Nrchy: I know manufacturers pay attention to the internal wiring, I simply feel that some pay more attention than others..and I know there are engineers/enthusiasts who say that fancy speaker cabling is all hogwash. These are usually older people who have fixated ideas of what is and what is not..and their hearing is rolled off due to age, so they'll never hear the difference anyway. Oh yeah...and some of those are the same people who design speakers and have wrong opinions about wire.
I recently became a believer in internal speaker wire. After upgrading the cap on the tweeter, on a whim, I replaced the internal wire( Van Den Hul CS-14 hybrid) with the exact same wire of my speaker cabling. The improvement, after a couple of weeks of break-in, was astonishing, equaling or bettering other cable upgrades in the system. All this time, I had internal cabling in the speakers that restricted the flow of the music, actually clogging up the flow of the finer nuances of the music. The problem now is, I'm stuck with both the speakers and the speaker cables, but that's okay with me. I'm happier now that the music is being portrayed more naturally in my room.
Why do you say you are stuck with the speakers and cables?
My internal wires were bought from Acoustic Zen directly, which, I believe, are custom-made for them by Neotech. It is UPOCC copper.
When I said I was stuck with the speakers and cabling, I was being a little facetious. I am stuck with them only because I want to be, now that they are basically made for one another having the same wiring.

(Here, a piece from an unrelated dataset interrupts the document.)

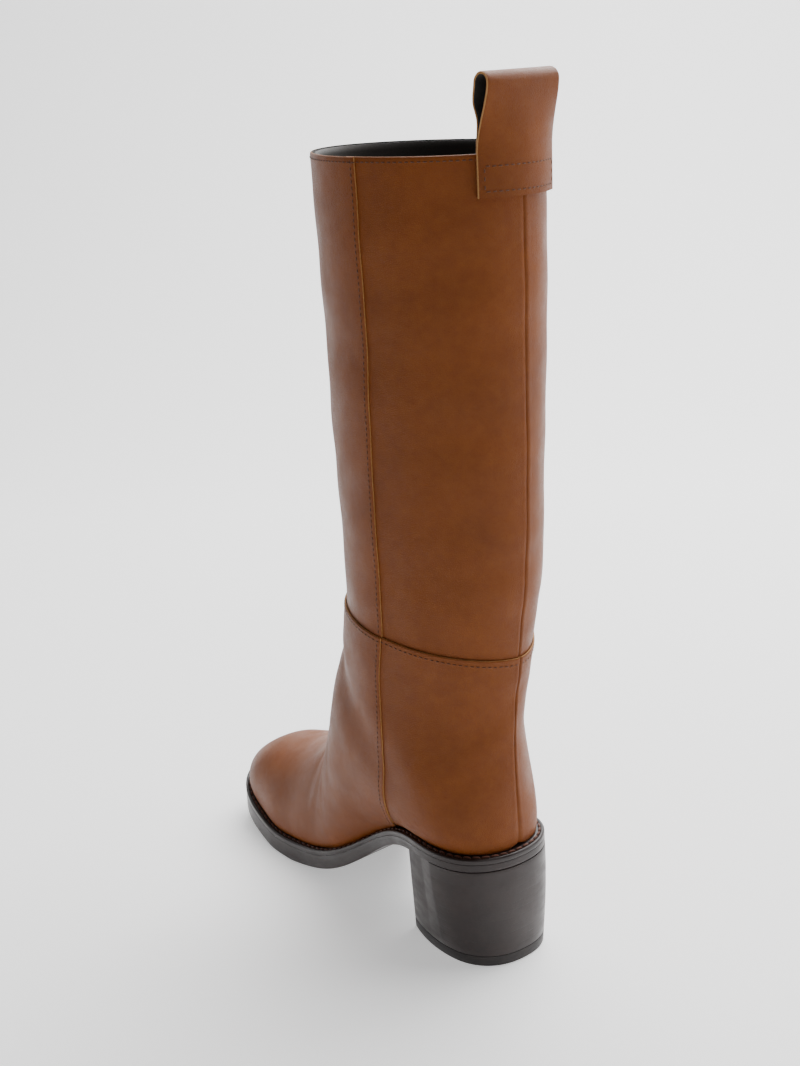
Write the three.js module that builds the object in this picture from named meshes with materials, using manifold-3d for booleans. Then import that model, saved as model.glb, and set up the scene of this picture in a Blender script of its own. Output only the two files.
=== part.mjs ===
// A left knee-high pull-on boot: a round-toed leather foot and a wide leather shaft joined by a lapped seam
// above the ankle, on a stitched welt, a leather outsole and a tall stacked block heel, with a folded pull loop
// sewn to the back of the collar.
//
// Millimetres, +Z up. The boot stands on z = 0 with its toe towards -Y and its outer (lateral) side towards +X.
// The origin is the centre of the heel's floor face. Lengths along the foot are counted forwards from the
// rearmost point of the heel seat, and called `along`.
import * as THREE from "three";
import { mergeVertices } from "three/addons/utils/BufferGeometryUtils.js";
import Module from "manifold-3d";

const wasm = await Module();
wasm.setup();

// Driving dimensions
const HEEL_BACK_Y = 32; // y of along = 0
const GAP = 0.3; // clearance between neighbouring pieces
const WALL = 2.2; // upper leather and its lining
const LAP_SKIN = 1.0; // outer leather of the upper where it laps over the shaft
const LAP = 9; // height of that lap
const SHAFT_INSET = LAP_SKIN + GAP; // how far the shaft lies inside the upper's surface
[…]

I am replacing capacitors and resistors on my vitage pioneer HPM-100 speakers. I also wish to change the internal wiring . Can someone suggest good wires for speakers internal connection ? All I need is 12 feet of wires and I wish to go upgrade on internal wires as well in hope of improvement in performance .
Supra and why not direct wire? The
binding posts are the weak link far more than cables used.
It does matter!
I use VH Audio AirLok PCOCC/foamed teflon hookup wire, in staggered guages, in my speakers- and yes it is a big improvement. Highly recommended for a re-wire job. Cost- about $150 for an average 3-way.